### Problem requirements
Search the material for the word "bodies" and report each line where it turns up.

### Provided data
--- --- ---

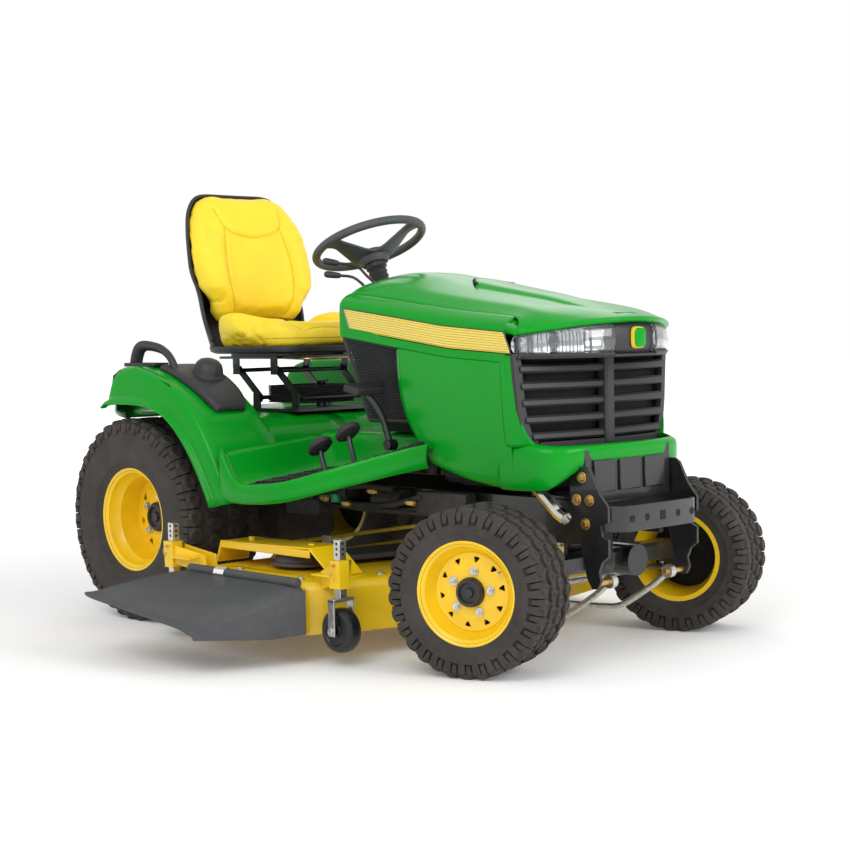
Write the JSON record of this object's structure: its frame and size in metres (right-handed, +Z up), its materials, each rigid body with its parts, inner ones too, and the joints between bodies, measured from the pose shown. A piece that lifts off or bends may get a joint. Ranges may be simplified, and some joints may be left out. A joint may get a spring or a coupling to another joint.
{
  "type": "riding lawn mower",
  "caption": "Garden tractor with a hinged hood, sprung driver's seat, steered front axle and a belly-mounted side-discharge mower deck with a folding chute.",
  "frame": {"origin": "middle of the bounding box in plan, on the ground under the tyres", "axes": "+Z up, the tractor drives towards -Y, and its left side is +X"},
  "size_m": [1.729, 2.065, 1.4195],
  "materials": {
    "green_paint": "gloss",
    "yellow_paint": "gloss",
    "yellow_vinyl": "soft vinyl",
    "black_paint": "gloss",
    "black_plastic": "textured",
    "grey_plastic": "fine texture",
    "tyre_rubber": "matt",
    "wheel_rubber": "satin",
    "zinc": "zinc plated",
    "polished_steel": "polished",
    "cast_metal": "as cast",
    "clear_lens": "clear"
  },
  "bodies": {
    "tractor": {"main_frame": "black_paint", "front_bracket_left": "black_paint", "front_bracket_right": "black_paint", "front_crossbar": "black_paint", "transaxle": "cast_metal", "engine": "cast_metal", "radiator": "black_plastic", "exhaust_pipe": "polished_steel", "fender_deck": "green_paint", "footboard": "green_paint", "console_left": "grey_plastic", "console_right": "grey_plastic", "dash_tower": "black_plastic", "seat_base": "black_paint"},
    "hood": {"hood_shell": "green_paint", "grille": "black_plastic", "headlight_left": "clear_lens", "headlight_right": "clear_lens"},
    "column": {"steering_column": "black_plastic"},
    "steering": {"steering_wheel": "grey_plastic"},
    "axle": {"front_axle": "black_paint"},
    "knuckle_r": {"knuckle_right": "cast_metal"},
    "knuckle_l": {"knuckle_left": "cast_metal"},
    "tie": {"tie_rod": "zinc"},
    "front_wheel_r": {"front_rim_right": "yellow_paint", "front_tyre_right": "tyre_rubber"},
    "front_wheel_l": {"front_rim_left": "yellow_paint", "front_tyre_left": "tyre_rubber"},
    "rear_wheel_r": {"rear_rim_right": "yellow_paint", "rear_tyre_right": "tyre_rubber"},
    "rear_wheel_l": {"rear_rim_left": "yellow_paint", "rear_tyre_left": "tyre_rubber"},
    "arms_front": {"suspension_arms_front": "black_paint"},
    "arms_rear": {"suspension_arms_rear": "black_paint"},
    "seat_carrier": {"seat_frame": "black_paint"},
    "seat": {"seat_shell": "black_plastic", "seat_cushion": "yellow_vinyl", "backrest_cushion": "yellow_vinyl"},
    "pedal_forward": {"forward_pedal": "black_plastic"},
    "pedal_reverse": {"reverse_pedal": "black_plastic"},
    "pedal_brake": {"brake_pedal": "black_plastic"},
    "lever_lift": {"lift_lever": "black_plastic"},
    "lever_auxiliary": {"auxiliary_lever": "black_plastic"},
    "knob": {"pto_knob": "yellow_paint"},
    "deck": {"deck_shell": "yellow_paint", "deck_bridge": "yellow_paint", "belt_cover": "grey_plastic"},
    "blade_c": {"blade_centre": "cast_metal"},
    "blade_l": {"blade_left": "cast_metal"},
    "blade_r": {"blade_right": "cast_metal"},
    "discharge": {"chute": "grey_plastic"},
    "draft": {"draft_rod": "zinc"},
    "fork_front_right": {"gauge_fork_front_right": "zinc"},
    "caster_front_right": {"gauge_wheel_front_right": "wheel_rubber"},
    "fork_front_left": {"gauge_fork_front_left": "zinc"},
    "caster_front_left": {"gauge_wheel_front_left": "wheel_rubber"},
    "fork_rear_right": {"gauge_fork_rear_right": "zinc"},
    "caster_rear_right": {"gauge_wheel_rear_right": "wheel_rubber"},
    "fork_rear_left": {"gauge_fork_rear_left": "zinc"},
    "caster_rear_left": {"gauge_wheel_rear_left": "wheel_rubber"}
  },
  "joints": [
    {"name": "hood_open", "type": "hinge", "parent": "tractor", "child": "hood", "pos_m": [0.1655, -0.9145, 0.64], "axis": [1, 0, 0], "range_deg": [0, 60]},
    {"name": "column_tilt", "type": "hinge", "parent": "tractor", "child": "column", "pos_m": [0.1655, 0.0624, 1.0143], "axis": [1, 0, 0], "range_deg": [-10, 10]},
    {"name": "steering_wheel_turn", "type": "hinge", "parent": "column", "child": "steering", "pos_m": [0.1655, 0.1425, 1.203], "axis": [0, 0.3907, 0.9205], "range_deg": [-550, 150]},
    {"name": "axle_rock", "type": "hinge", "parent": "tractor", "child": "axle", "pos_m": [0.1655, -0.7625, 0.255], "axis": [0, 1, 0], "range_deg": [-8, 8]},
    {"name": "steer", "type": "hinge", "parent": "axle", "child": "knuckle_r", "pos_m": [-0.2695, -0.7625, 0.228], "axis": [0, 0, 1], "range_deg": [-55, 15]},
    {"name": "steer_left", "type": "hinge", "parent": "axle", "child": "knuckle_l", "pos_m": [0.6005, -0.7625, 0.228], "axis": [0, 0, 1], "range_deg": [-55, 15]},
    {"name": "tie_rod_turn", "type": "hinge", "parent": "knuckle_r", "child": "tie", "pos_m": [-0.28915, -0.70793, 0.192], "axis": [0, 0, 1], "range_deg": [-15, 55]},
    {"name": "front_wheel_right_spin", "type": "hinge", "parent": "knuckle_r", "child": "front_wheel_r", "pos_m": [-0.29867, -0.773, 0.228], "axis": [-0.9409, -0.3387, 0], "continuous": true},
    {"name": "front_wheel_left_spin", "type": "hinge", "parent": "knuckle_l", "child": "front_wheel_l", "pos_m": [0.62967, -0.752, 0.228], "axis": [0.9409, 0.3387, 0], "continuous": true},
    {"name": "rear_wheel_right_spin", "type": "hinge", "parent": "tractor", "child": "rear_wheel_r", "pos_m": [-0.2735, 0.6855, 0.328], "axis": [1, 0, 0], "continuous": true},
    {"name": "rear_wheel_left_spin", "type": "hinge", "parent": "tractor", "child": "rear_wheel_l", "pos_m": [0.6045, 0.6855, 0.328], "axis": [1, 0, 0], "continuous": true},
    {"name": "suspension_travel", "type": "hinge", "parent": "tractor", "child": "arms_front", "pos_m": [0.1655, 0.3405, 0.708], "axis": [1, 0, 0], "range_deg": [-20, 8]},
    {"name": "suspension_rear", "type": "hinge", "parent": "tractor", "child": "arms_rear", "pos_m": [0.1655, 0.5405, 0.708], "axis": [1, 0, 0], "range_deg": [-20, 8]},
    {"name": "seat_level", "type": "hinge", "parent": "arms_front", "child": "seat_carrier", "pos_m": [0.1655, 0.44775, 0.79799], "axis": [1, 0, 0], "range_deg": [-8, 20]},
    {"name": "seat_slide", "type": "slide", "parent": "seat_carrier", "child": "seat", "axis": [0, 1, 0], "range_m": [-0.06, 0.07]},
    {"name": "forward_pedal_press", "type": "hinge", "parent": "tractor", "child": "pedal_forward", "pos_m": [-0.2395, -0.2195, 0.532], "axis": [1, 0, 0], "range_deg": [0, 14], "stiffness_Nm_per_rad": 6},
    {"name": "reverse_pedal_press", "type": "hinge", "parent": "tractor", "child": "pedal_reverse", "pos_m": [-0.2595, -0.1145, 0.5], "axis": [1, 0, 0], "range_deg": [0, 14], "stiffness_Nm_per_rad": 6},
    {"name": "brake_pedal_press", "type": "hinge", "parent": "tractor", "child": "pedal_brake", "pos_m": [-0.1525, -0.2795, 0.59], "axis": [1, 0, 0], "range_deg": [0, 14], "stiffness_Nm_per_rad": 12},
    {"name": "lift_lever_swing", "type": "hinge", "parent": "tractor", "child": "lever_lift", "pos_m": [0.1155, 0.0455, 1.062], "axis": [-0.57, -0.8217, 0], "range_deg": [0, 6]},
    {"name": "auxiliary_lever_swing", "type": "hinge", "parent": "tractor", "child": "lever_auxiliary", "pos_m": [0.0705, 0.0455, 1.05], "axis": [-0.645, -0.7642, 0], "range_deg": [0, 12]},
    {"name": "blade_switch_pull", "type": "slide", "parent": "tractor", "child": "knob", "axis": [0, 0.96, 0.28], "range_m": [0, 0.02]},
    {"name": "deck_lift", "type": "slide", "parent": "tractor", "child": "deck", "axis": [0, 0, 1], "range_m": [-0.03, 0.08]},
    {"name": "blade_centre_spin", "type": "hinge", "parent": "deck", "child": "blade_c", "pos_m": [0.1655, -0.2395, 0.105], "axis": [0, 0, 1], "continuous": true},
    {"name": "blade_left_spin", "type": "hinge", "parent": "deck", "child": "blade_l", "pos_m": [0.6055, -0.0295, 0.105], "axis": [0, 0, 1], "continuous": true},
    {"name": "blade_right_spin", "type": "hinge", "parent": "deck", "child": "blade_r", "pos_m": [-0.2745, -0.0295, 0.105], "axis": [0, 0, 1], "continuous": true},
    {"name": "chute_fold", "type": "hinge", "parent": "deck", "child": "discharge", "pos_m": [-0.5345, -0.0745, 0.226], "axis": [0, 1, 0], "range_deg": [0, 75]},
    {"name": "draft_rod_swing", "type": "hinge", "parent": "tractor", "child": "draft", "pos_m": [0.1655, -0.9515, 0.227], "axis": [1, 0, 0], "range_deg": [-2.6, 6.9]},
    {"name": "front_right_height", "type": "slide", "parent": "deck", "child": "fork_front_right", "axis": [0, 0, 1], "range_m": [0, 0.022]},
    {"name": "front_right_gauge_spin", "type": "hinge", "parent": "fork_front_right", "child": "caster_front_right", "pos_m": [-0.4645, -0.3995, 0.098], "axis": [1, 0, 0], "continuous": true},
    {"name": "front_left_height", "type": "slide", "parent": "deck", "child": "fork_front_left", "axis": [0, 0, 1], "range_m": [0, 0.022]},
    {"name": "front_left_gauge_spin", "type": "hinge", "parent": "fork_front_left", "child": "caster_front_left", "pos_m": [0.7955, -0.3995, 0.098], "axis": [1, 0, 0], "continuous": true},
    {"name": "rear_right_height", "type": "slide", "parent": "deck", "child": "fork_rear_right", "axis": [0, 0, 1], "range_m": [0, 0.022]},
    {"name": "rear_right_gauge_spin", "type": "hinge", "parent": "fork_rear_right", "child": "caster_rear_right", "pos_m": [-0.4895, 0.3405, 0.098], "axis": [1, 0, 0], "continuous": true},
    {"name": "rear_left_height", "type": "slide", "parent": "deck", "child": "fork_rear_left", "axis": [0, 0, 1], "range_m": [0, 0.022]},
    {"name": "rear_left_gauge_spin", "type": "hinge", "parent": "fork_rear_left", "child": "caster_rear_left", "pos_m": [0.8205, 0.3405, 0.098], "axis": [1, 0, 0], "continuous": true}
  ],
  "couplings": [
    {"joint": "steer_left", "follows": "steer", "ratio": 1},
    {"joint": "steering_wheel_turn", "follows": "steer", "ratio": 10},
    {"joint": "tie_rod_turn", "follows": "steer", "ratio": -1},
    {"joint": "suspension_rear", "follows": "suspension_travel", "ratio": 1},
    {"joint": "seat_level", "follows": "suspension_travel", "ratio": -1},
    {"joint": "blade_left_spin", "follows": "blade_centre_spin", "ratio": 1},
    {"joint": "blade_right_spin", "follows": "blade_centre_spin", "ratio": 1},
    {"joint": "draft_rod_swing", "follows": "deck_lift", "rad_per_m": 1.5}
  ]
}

--- --- ---

### In response
Write the JSON record of this object's structure: its frame and size in metres (right-handed, +Z up), its materials, each rigid body with its parts, inner ones too, and the joints between bodies, measured from the pose shown. A piece that lifts off or bends may get a joint. Ranges may be simplified, and some joints may be left out. A joint may get a spring or a coupling to another joint.
  "bodies": {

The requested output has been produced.